On 27 December 2023, Raffa debuted as a three-part docuseries on the Disney+ video streaming platform.

== Reception ==
Mattia Carzagina of Rolling Stone Italia called Raffa, "a very rich film, full of beautiful things, but which deliberately does not solve the enigma of the icon of Italian TV ... Carrà herself did not reveal herself, until the end, not even to her closest loved ones". Elisa Giudici of Rockol wrote, "Raffa is the story of a figure that has gradually become a pagan idol, scandalous and desired, capable of sending coded messages to queer people in Italy and at the same time consoling and keeping housewives company while they prepare lunch."

Paolo Scotti of Il Giornale described Raffa as "a pharaonic full immersion in the Carrà myth", developed around the dichotomy between Carrà's professional persona and her personal life. Davide Turrini of Il Fatto Quotidiano praised Luchetti's "cinematic, fabulous and winning intention" to compare and contrast Carrà's career and life in a way that "captivates and convinces with its vaguely original design".

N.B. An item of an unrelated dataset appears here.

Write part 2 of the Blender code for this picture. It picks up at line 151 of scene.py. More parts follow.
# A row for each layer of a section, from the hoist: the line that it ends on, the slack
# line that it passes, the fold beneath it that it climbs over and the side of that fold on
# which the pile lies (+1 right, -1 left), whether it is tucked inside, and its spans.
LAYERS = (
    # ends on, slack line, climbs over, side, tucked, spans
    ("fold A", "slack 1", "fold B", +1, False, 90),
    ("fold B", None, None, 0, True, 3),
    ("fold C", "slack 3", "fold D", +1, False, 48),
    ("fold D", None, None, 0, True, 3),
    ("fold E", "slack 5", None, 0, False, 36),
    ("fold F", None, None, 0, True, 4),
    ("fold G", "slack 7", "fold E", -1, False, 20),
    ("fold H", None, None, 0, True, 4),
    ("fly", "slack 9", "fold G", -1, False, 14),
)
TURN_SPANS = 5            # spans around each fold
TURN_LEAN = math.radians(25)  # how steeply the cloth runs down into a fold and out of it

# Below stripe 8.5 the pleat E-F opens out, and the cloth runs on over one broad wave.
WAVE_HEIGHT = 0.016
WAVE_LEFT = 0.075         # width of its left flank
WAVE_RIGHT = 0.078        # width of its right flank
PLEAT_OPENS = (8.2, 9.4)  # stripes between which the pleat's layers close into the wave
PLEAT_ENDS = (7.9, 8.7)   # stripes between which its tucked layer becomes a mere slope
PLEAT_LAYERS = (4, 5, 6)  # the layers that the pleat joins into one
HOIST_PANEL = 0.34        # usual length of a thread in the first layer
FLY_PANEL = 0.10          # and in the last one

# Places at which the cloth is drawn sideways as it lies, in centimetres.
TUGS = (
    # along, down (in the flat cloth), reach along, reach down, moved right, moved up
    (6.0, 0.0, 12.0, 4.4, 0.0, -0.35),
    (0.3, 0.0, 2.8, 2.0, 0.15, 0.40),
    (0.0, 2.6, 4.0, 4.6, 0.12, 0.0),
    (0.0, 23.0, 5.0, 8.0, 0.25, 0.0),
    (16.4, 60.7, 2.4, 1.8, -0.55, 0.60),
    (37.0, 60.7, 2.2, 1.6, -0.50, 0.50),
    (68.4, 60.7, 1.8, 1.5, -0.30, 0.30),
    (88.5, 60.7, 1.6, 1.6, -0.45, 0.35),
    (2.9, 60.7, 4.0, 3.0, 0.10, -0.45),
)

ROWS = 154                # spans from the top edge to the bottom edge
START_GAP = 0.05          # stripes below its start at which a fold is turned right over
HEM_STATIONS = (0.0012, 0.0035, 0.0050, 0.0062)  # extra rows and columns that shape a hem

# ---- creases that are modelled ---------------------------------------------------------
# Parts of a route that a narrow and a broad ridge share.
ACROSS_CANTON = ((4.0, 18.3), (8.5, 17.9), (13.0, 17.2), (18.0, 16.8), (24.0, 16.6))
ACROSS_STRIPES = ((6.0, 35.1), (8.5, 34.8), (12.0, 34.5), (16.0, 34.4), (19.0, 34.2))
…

Lorenzo Ciofani of Cinematografo wrote that the series narrated Carrà's life in a "layered and never hagiographic" way, and "without eluding the traumas and mysteries". He noted that "Raffa courageously embraces a novelistic ambition" coherently describing "a pragmatic and disciplined self-made woman who is also a romantic and melancholic anti-heroine", also showing the audience her negative characteristics, as "they are left in full light by Carrà herself, a wise and martial self-administrator". Paola Jacobbi of Harper's Bazaar wrote, "Luchetti and his authors open a glimmer of light on a deeply neurotic Raffa, [...] who hid her fragilities behind and inside her work, her perfectionism, the glitter of the limelight".